Overall, the 2024 provincial licensed premises market in Ireland was characterised by cautious transactions, ongoing challenges in rural areas, and emerging opportunities in property repurposing and private equity investment. The market continued to favour well-located, quality premises in populous areas and established tourist destinations, while the future of many rural pubs remained uncertain.

Outlook 2025

According to Lisney, demand in 2025 is expected to concentrate on large suburban venues and prime city centre locations, where the potential for premium pricing will offer greater flexibility to adjust prices in line with cost inflation.

Purchaser profile will continue as per previous years, with publicans being the dominant purchaser class. Developers are expected to remain active, particularly in pursuing suburban sites large enough to accommodate the critical number of units needed to justify development.
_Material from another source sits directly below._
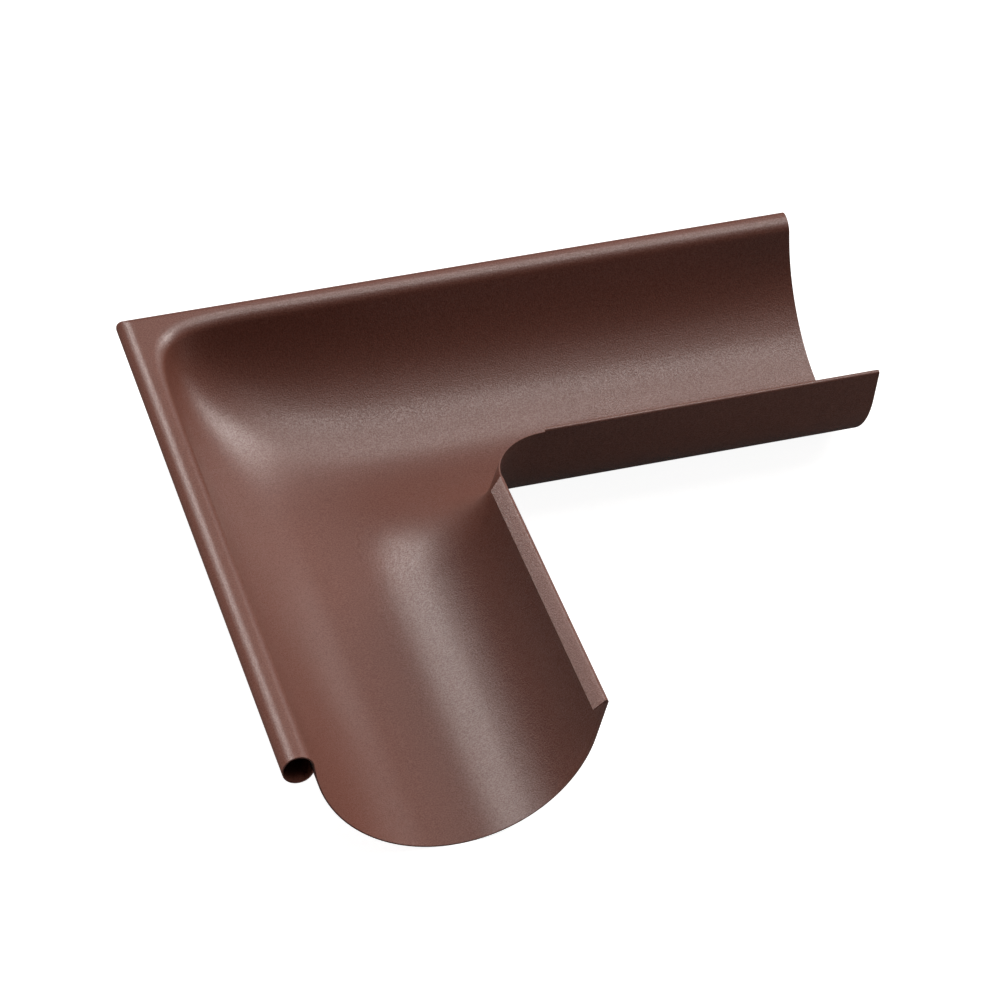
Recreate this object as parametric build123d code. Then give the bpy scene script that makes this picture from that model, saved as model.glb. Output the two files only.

However, licensed premises sites are typically only suitable for apartment projects, and demand for such sites outside prime areas, except for social and affordable housing, has declined significantly due to rising construction costs.
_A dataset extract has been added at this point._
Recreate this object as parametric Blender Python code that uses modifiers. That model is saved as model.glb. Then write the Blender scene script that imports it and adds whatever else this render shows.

The trend of off-market sales is expected to continue into 2025, particularly for high-value city centre properties. With a limited but highly active and well-funded buyer pool, these discreet transactions align with the preference of many publicans who prioritise privacy.

According to the Licensed and Leisure Team at Lisney, the outlook for 2025 is strong:

“The 2024 Dublin licensed premises property market saw a steady flow of transactions, with sales volume reflecting the activity levels of 2023. We predict continued demand for city centre locations, though a softening of profitability is expected for certain businesses and trading locations. This is due to rising staff costs and increases in product prices that cannot be fully passed onto consumers. While most businesses will remain viable, operators are likely to see lower returns in 2025, which may influence decisions to sell versus hold. As a result, we anticipate a decline in demand for some suburban food-driven businesses that have had to absorb cost pressures.”